**SUPPLIED DATA:**

======

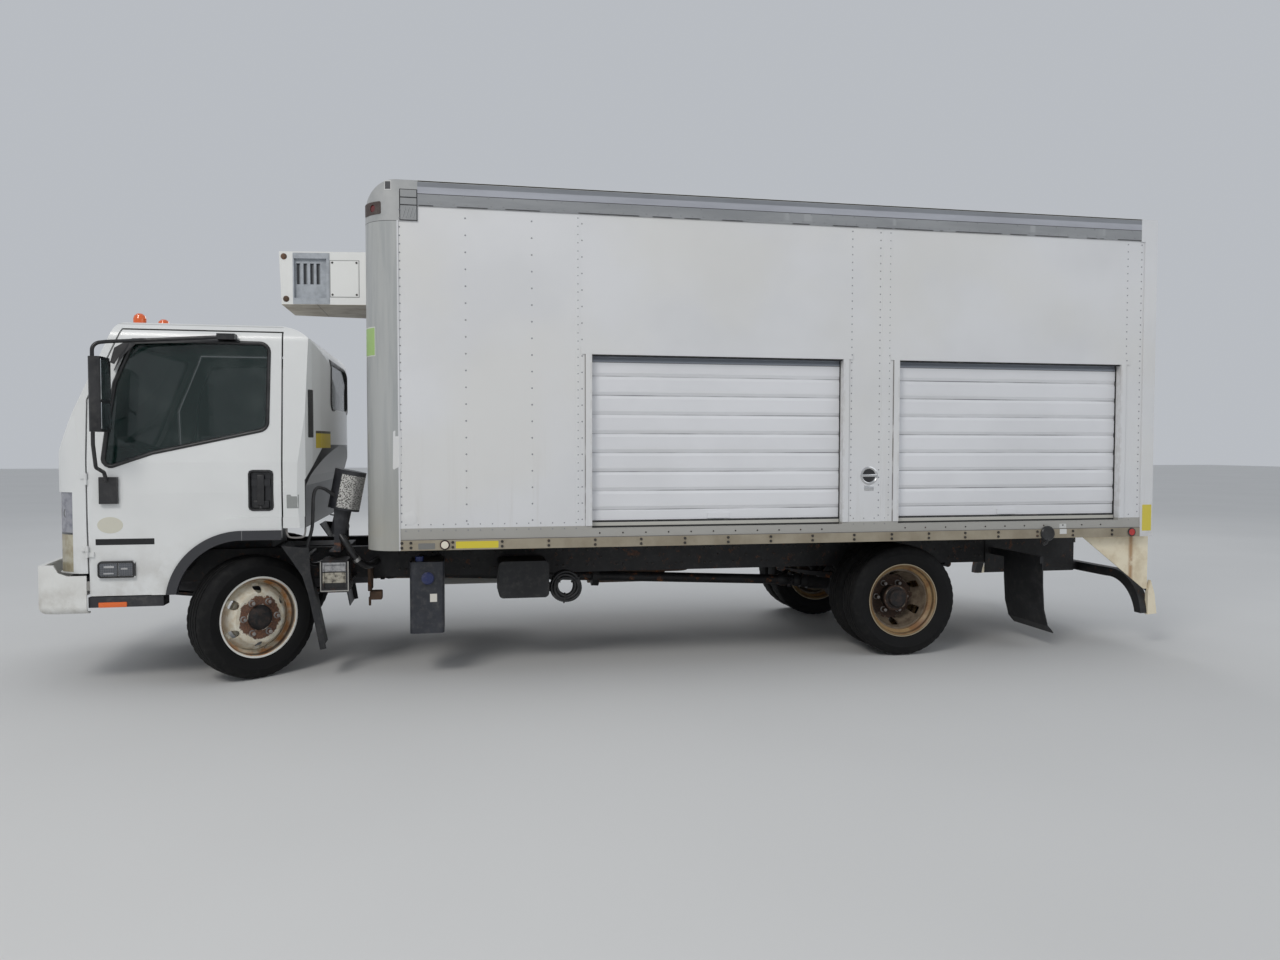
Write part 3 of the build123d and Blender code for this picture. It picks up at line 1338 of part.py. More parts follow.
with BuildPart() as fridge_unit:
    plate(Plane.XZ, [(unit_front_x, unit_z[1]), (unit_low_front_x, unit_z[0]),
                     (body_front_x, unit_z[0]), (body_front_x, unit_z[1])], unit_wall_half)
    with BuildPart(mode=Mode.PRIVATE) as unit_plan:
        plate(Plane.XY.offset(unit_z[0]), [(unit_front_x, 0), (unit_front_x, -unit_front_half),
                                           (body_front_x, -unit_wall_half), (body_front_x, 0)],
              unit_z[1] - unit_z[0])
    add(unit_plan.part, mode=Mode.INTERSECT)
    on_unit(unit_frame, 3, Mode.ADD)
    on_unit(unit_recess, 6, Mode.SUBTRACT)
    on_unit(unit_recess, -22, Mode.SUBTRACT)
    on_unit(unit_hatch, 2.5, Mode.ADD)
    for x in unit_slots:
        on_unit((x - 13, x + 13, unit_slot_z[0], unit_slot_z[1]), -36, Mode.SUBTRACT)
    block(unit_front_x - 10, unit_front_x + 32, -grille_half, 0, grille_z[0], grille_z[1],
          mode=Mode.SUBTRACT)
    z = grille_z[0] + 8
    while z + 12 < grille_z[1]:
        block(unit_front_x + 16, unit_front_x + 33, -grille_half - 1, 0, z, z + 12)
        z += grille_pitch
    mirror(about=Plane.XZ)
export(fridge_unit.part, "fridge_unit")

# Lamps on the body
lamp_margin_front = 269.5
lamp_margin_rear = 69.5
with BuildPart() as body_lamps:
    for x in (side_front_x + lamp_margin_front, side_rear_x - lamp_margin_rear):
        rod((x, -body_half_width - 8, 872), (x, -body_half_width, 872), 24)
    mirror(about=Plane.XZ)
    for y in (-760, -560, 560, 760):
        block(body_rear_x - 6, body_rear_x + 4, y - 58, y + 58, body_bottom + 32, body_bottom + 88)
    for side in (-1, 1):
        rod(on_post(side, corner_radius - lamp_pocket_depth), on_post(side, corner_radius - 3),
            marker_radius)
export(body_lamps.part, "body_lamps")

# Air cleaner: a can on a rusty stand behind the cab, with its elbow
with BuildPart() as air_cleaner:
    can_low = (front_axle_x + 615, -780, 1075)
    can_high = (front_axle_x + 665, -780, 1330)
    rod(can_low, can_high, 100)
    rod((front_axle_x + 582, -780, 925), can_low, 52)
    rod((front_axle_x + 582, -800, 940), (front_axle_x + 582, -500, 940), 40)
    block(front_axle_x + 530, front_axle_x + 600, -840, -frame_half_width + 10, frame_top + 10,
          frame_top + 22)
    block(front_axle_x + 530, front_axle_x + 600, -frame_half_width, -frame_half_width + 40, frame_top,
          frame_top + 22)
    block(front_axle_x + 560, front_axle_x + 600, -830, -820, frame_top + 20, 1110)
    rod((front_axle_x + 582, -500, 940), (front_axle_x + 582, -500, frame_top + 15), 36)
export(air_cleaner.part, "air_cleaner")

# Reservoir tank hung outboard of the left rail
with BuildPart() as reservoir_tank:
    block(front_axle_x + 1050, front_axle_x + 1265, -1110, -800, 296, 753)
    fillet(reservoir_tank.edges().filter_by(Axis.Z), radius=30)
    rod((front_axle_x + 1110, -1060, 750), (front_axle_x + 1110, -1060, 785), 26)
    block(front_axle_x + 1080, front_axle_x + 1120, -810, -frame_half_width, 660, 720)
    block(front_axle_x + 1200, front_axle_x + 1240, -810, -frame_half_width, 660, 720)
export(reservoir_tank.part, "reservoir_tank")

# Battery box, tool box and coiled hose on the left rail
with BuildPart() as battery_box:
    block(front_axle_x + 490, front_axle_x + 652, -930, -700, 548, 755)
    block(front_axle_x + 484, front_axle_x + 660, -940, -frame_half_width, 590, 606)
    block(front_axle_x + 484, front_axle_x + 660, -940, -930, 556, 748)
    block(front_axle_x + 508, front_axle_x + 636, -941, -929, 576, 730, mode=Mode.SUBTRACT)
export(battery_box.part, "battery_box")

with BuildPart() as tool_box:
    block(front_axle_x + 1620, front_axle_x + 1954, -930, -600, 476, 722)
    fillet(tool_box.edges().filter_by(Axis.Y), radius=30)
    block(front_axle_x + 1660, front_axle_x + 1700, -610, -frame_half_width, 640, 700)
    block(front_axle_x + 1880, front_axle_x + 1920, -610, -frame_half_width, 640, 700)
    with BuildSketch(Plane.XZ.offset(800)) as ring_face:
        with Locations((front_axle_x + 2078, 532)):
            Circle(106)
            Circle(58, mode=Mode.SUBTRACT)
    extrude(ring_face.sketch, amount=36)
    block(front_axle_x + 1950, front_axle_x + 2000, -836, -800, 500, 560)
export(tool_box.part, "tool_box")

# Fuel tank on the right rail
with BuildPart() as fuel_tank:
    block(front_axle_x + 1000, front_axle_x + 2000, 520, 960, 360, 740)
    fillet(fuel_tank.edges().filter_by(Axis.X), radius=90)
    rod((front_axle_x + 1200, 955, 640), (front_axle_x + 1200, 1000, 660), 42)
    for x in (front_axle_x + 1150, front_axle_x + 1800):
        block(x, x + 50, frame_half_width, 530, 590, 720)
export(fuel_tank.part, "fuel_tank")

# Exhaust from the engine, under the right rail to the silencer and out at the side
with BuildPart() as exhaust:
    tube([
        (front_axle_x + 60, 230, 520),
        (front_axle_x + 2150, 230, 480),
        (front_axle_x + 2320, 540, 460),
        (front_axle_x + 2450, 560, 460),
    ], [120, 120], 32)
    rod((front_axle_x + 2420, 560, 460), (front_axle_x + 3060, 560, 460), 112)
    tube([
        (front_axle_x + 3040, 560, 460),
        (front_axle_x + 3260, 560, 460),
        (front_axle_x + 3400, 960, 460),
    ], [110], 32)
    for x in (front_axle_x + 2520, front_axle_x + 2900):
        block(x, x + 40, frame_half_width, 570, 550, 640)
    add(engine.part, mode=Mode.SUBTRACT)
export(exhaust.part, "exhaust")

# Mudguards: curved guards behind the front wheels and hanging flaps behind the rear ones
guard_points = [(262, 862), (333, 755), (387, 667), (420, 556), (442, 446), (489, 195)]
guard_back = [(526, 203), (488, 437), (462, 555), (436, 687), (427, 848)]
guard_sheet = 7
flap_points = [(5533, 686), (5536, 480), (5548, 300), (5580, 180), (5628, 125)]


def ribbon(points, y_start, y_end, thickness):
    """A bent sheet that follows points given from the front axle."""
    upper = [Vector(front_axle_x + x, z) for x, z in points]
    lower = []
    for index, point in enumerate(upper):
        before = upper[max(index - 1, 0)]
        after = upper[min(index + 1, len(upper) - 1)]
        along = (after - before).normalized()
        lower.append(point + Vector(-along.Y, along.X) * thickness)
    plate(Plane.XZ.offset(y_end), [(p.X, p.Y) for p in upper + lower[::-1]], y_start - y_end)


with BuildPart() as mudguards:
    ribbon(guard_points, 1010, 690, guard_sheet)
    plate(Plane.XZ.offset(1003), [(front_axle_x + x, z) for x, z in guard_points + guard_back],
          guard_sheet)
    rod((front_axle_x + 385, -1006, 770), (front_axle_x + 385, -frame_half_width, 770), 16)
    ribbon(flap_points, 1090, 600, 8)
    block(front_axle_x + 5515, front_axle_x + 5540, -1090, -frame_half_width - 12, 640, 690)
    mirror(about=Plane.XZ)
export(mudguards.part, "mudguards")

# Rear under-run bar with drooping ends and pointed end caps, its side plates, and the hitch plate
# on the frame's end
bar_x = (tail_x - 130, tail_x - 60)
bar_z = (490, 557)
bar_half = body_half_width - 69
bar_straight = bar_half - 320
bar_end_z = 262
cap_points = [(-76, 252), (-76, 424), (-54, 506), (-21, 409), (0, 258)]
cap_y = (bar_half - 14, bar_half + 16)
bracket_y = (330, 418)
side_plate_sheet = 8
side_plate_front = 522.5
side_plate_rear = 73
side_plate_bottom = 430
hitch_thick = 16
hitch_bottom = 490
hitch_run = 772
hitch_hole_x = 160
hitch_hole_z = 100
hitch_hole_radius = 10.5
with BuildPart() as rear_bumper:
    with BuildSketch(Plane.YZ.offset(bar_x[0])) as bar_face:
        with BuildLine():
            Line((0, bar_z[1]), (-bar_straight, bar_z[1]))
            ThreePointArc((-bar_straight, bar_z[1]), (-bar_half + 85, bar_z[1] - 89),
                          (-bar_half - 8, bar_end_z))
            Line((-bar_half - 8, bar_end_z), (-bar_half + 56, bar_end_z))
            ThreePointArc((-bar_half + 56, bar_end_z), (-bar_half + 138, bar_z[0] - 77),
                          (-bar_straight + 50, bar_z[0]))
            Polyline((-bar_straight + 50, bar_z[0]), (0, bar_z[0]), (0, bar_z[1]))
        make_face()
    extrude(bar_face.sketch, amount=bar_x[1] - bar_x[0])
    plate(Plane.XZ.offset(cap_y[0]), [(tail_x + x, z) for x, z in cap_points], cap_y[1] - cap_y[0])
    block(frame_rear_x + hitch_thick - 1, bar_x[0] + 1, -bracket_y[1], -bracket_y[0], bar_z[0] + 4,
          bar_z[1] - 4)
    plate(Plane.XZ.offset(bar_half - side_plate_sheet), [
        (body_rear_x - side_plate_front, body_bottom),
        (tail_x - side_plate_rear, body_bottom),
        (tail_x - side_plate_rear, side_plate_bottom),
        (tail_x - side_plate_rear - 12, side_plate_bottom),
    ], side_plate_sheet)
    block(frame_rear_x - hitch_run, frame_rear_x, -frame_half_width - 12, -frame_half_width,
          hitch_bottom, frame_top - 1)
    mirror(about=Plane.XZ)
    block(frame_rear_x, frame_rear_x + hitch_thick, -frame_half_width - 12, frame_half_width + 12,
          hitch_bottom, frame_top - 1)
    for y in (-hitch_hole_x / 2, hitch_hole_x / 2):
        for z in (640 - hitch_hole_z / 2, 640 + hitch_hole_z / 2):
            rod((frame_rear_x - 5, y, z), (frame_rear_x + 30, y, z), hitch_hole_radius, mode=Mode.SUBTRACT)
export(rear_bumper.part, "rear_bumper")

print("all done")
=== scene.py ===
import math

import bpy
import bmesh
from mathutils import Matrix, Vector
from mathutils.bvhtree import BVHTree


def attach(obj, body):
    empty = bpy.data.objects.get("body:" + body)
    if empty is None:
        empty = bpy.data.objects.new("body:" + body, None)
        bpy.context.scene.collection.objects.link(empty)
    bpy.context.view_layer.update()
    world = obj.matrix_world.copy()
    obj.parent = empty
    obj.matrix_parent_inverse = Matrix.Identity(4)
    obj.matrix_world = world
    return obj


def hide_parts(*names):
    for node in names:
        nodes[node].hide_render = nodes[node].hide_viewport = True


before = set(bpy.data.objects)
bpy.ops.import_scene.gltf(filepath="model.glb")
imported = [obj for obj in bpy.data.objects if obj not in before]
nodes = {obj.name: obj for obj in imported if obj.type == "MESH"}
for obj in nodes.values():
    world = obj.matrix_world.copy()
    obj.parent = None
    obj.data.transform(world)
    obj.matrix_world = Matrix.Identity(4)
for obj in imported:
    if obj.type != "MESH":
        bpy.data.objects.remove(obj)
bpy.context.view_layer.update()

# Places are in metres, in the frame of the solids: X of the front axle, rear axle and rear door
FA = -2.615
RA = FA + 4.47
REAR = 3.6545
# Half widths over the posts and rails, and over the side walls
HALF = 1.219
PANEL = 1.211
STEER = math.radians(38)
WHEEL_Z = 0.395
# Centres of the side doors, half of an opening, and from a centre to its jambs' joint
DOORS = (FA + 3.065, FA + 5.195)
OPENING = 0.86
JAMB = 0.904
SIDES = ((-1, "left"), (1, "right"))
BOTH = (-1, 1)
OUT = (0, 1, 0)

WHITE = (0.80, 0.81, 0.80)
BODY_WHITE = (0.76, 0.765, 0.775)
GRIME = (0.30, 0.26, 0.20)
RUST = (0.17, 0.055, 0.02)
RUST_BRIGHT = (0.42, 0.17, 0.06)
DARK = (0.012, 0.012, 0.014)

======

**EXERCISE PROMPT:**
Count the lines that hold the string "None", and reply with that number alone.

**ANSWER TO THIS PROBLEM:**
3